SCHIPHOL, Netherlands — A Dutch court convicted two Pakistani religious and political leaders in their absence Monday over calls to their followers to murder anti-Islam lawmaker Geert Wilders, the leader of the Party for Freedom that won last year’s general election in the Netherlands.

Wilders has lived under round-the-clock security for nearly 20 years due to the thousands of threats to his life following his outspoken criticism of Islam. His bodyguards and two armed military police sat in the courtroom for Monday’s hearing.

Neither of the defendants was in court to hear the verdicts. They are believed to be in Pakistan and are unlikely to be turned over as Pakistan has no extradition agreement with the Netherlands. Prosecutors said last week that requests they sent to Pakistani authorities seeking legal assistance to serve subpoenas on the two men were not executed.

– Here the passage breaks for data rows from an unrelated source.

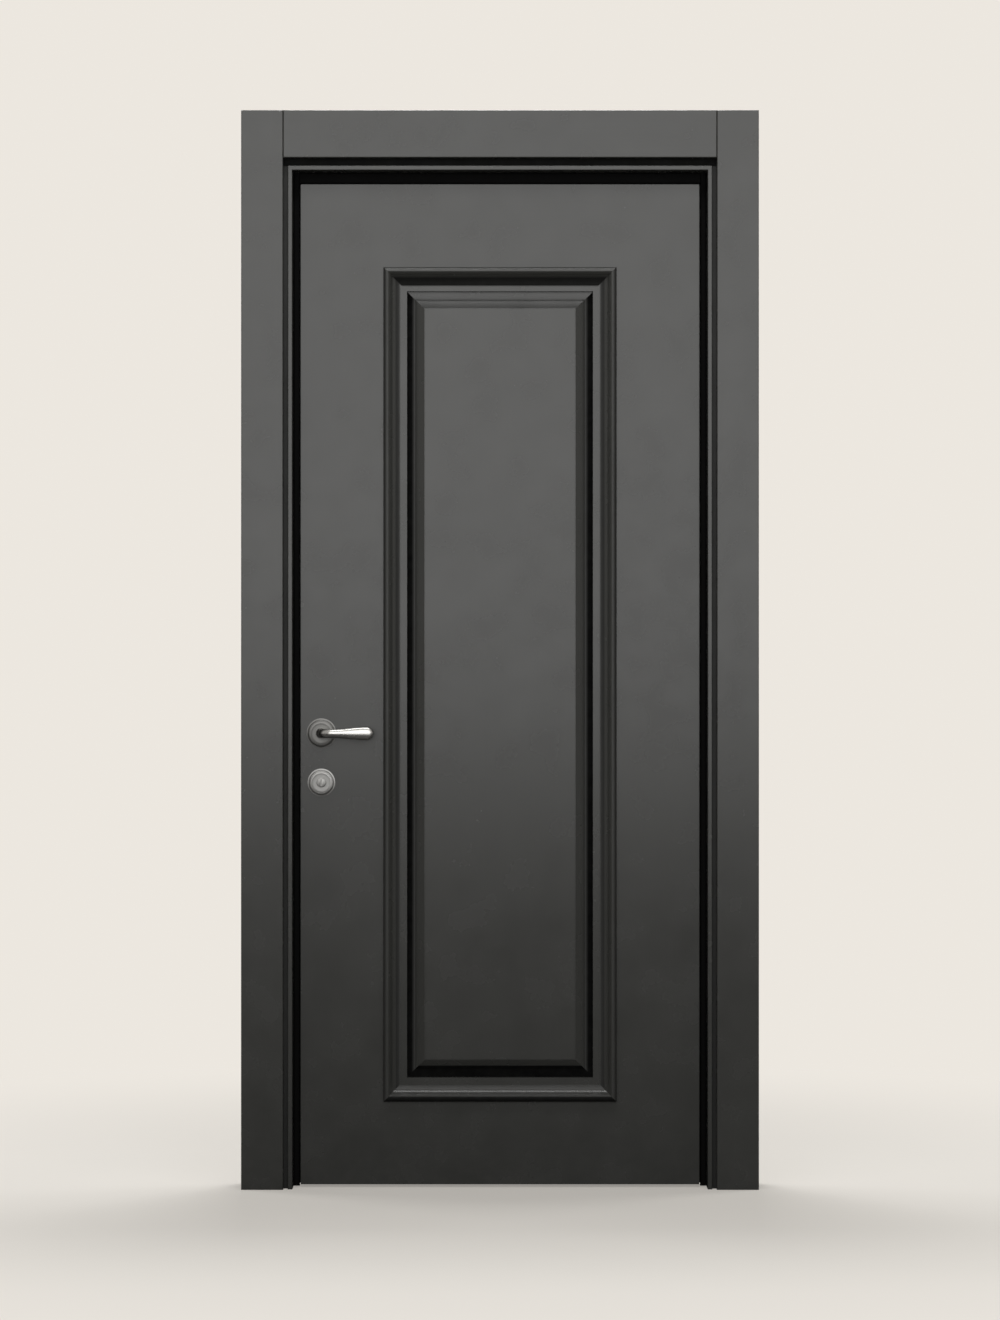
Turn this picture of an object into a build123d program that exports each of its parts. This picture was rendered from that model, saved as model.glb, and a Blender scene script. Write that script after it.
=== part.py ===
from build123d import *
import os
from math import cos, hypot, pi, radians, sin

os.makedirs("parts", exist_ok=True)

# A panelled wooden door in its frame, in millimetres. X runs across the door towards the hinges, Y
# through the wall towards the side the door opens to, and Z up. The origin is on the floor, in the
# middle of the door's width and in the middle of the leaf's thickness.

# Leaf
leaf_face_width = 802
leaf_face_height = 2010
leaf_thickness = 50
floor_gap = 6
lip_depth = 24
lip_clearance = 1
door_gap = 4

# Frame lining
side_seal_gap = 15
head_seal_gap = 25
stop_width = 12
jamb_thickness = 32
wall_thickness = 75
nose_width = 9
nose_projection = 8
nose_radius = 1.5
side_reveal = 9
head_reveal = 15
quirk_depth = 6

# Casings
side_casing_width = 84
head_casing_height = 95
casing_thickness = 16
casing_edge_radius = 2
back_reveal = 10
tongue_inset = 33
tongue_thickness = 5
front_tongue_length = 14
back_tongue_length = 10
tongue_clearance = 0.2
casing_relief_depth = 1.5
casing_relief_clearance = 1

# Seals
seal_leaf_clearance = 2
seal_lip_clearance = 0.3
seal_depth = 16
seal_wall = 1.6
seal_corner_radius = 4
seal_stem_thickness = 2.6
seal_stem_length = 5.5
seal_stem_inset = 4
seal_slot_clearance = 0.2
seal_floor_gap = 2

# Frame fixing holes through the side linings, behind the seals
fixing_hole_radius = 3
fixing_hole_inset = 5
fixing_centre_height = 1050
outer_fixing_spacing = 1700
inner_fixing_spacing = 600

# Framing of the leaf
moulding_margin = 167
moulding_overlap = 15
panel_groove_depth = 12
panel_tongue_thickness = 12
panel_groove_clearance = 0.3
panel_edge_clearance = 1.5
tenon_length = 48
tenon_thickness = 12
tenon_clearance = 0.15
tenon_setback = 26
leaf_edge_radius = 1

# Bolection moulding: outward bead, cove and flat inner fillet
moulding_width = 47
bead_foot = 4
bead_height = 12
bead_crest_inset = 5.5
bead_width = 12.5
bead_heel = 8.5
cove_start_inset = 14
cove_start_height = 7
cove_middle_inset = 21.5
cove_middle_height = -1.2
cove_end_inset = 33
cove_end_height = -4
fillet_height = -5.5
moulding_back_clearance = 0.4
moulding_edge_clearance = 0.2

# Raised and fielded panel
panel_channel_width = 16
panel_bevel_width = 19
panel_bevel_rise = 10
field_step_width = 2
field_step_rise = 2

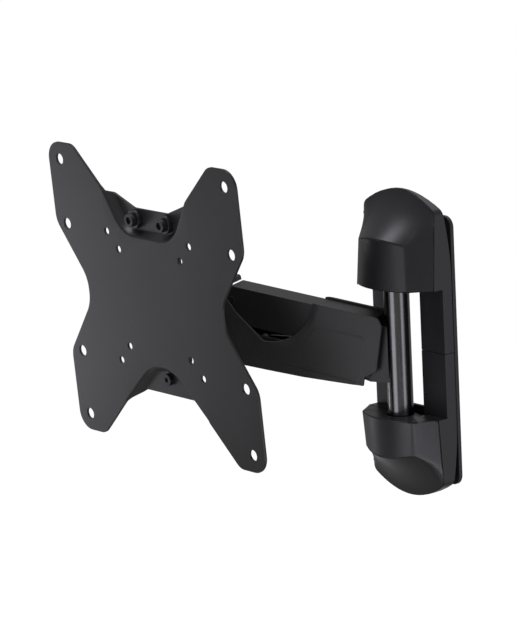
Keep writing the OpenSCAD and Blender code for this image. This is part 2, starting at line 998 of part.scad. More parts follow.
module tilt_washers() {
    washer_w = ear_in - yoke_half_w - 0.2;
    color(acetal)
    at_tilt()
        for (x = [yoke_half_w + 0.1, -ear_in + 0.1])
            difference() {
                axle([0, 0], 8, x, x + washer_w);
                axle([0, 0], tilt_r + seat, x - cut, x + washer_w + cut);
            }
}

// Two socket head bolts, with their heads about level with the plate
module upper_plate_bolts() {
    head_y = -face_y - 1.6;
    color(black)
    at_tilt()
        for (x = [-1, 1])
            difference() {
                union() {
                    peg([x * bolt_x, bolt_z], 5, head_y, head_y + 4);
                    peg([x * bolt_x, bolt_z], bolt_r, head_y + 2, bracket_y + 6);
                }
                translate([x * bolt_x, head_y + 2.4, bolt_z])
                    rotate([90, 0, 0])
                        cylinder(r = 2.9, h = 4, $fn = 6);
            }
}

module plate_spacers() {
    color(black)
    at_tilt()
        for (x = [-1, 1])
            difference() {
                peg([x * bolt_x, bolt_z], 7, -face_y + 2.5, floor_y - 0.1);
                peg([x * bolt_x, bolt_z], bolt_r + seat, -face_y - cut, floor_y + cut);
            }
}

module lower_plate_screw() {
    head_y = floor_y - 3.1;
    color(black)
    at_tilt()
    difference() {
        union() {
            peg([0, lower_screw_z], 4.6, head_y, head_y + 3);
            peg([0, lower_screw_z], lower_screw_r, head_y + 2, bracket_y + 6);
        }
        translate([0, head_y + 1.9, lower_screw_z])
            rotate([90, 0, 0])
                cylinder(r = 2, h = 4, $fn = 6);
    }
}

wall_plate();
upper_post_bracket();
lower_post_bracket();
bracket_bolts();
upper_post_bush();
lower_post_bush();
upper_surround();
lower_surround();
upper_cover();
lower_cover();
post_tube();
post_collars();
rear_bracket();
rear_pivot_pins();
rear_washers();
tension_screw();
tension_trunnion();
upper_link();
lower_link();
room_side_arm_cover();
wall_side_arm_cover();
spring_pin();
gas_spring_cylinder();
gas_spring_rod();
knuckle();
front_pivot_pins();
front_washers();
tilt_yoke();
swivel_pin();
swivel_cap();
swivel_washers();
head_bracket();
tilt_bolt();
tilt_nut();
tilt_washers();
screen_plate();
upper_plate_bolts();
plate_spacers();
lower_plate_screw();
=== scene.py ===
import json
import math

import bmesh
import bpy
import numpy as np
from mathutils import Matrix, Vector
from mathutils.geometry import delaunay_2d_cdt


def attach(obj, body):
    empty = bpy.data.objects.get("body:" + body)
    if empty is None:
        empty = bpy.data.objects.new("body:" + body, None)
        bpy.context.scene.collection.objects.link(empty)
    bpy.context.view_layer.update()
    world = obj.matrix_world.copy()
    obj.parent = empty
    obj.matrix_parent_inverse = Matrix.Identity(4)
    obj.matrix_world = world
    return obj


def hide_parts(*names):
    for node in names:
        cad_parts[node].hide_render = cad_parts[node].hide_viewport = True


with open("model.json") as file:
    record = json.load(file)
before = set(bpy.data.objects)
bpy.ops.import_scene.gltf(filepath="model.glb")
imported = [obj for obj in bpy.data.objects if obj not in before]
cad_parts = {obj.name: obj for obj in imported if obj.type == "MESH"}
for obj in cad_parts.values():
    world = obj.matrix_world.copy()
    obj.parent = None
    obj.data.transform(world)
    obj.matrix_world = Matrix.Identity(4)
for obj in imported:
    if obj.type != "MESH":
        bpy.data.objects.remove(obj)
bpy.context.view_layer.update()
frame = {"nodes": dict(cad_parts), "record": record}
nodes = frame["nodes"]
joints = {j["name"]: j for j in frame["record"]["behaviour"]["joints"]}
mounts = {m["name"]: m for m in frame["record"]["mounts"]}
slot_of = {s["node"]: s["material_slot"] for s in frame["record"]["subparts"]}

MM = 0.001
TINY = 1e-12             # keeps a division away from zero

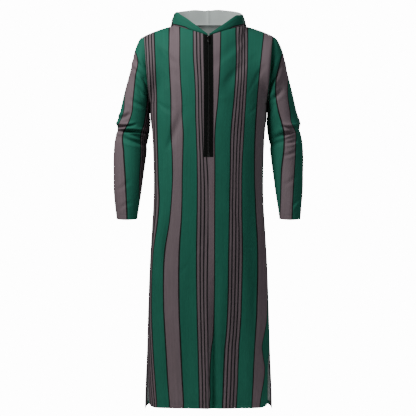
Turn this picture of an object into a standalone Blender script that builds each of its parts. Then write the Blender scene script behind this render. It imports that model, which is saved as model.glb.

The court found Muhammad Ashraf Asif Jalali guilty of attempting to provoke murder and incite Wilders’ murder with a terrorist intent and of issuing threats. He was sentenced to 14 years, in line with a sentence demand made last week by prosecutors.

The court said that Jalali is a religious leader whose website claims he has millions of followers around the world. It said his comments to his followers “infringed Wilders’ personal privacy very seriously,” and added that such threats “can also harm freedom of expression in general, while a democratic society benefits from being able to exchange opinions without physical danger.”

In the second case, the court convicted Saad Rizvi, who leads the radical Islamist Tehreek-e-Labaik Pakistan, or TLP, for incitement to murder and threatening Wilders. He was sentenced to four years, two years less than prosecutors had requested. He got a lower sentence in part because the court ruled that his comments posted on social media did not amount to a terrorist crime.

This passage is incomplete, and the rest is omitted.